Walter Zegada-Lizarazu and Morio Iijima

^1,2Graduate School of Bioagricultural Sciences, Nagoya University, Nagoya 464-8601, Japan.
Email:¹ i031006d@mbox.nagoya-u.ac.jp, ² miijima@agr.nagoya-u.ac.jp

Abstract

Deep root penetration may help millet species to exploit soil water more effectively and therefore overcome drought stress. The aim of this study was to evaluate interspecific differences in water uptake abilities by the deep roots of millet species, which can penetrate a hard pan layer. Six millet species were grown in tubes, which consisted of three parts. Top loose soil, middle hard pan layer, and bottom loose wet soil. A vaseline layer prevented water movement between the hard pan and bottom layer. Soil moisture was adjusted to well-watered and drought conditions in the top and hard pan layer, while the bottom layer was always kept wet.

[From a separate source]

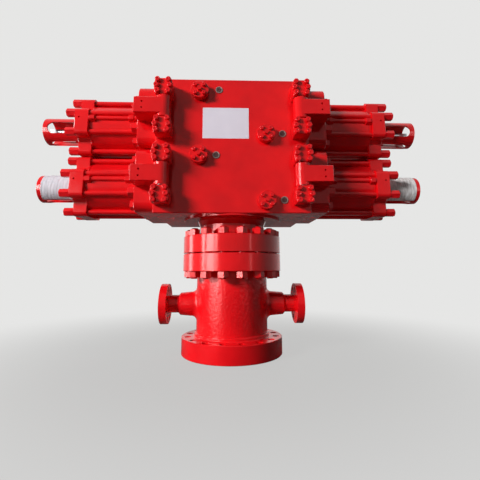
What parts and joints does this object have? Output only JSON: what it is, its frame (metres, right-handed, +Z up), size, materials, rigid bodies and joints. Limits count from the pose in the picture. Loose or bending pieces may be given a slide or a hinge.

Drought imposed in the top two layers at the end of the heading stage reduced the photosynthetic rates in common millet and foxtail millet, but did not in the other four species (pearl millet, barnyard millet, finger millet, Job’s tears). The root penetration in the four species was not decreased by the hard pan layer, and their root water extraction efficiency in deep roots was increased significantly by drought. Although roots in common millet were able to effectively penetrate the hard pan layer, root water extraction efficiency in deep roots was not significantly increased. In contrast, roots in foxtail millet could not effectively penetrate the hard pan layer. Interspecific differences in both the root penetration ability through the hard pan layer and the deep root water uptake efficiency were clearly demonstrated indicating these traits offer effective drought stress avoidance mechanisms.

Media summary

Interspecific differences in drought avoidance traits associated both hard pan penetration and water uptake efficiency of deep roots were demonstrated.

Key words

Cereals, Root activity, Photosynthesis, Soil water depletion, Transpiration, Water uptake

Introduction

The efficiency of soil water extraction and use are important factors determining crop productivity in semi-arid regions. Generally speaking soil water availability and root water uptake efficiency determines the ability of plants to withdraw water (Eastham et al., 1990). Vertical deep root penetration would help millet species to avoid the drought stress (drought avoidance), however it is often restricted by the presence of a hard pan layer. Moreover, drier soil conditions often promote root elongation and increase the degree of branching, allowing the crop to exploit soil water more effectively (Sharma and Ghildyal, 1977). In these circumstances, drought avoidance of millet species should be considered together with the deep root penetration abilities through hard pan layers; however, there are few studies in millet species that have investigated these aspects. In the present study the water uptake of deep roots which penetrated a hard pan layer under drought conditions was investigated to determine whether interspecific differences in drought avoidance among millet species exist.

Material and methods

Six millet species [foxtail millet (Setaria italica B.), pearl millet (Pennisetum glaucum), barnyard millet (Echinochloa utilis O.), finger millet (Eleusine coracana G.), common millet (Panicum miliaceum L.), Job’s tears (Coix lacryma-jobi L.)], were grown in pots of 75 mm diameter and 500 mm height (Fig. 1). Each pot consisted of two parts; the top and bottom compartments were separated by a Vaseline layer (2-3 mm thick) in order to prevent water movement between the two parts. The lower compartments were loosely filled with sandy soil with a bulk density of 1.33 Mg m^-3. In the upper compartments between 18 and 25 cm depth a compact layer was formed with a bulk density of 1.50 Mg m^-3 and the rest of this tube was loosely filled. The bottom compartments were kept wet (average 35 %). Soil moisture in the top compartments was adjusted every day to 25 and 12 % in the well watered and drought treatments. Adjustments of soil water were applied for 15 days, starting after the booting stage. Until then, all plants were grown under well-watered conditions. During the drought treatment daily water uptake from top and bottom layers was determined gravimetrically. Root length was measured at the end of the heading stage. Root water extraction efficiency (RWE) was defined by a dimensionless ratio as:

RWE = (WE_L/WE_T)/(R_L/R_T) where, WE_L is water extracted from top or bottom layers; WE_T is total water extracted in the whole soil profile; R_L is root length from top or bottom layers and R_T is total root length in the whole soil profile. Root penetration through a hard pan layer was defined as the ratio of root length in bottom layer to root length in top layers.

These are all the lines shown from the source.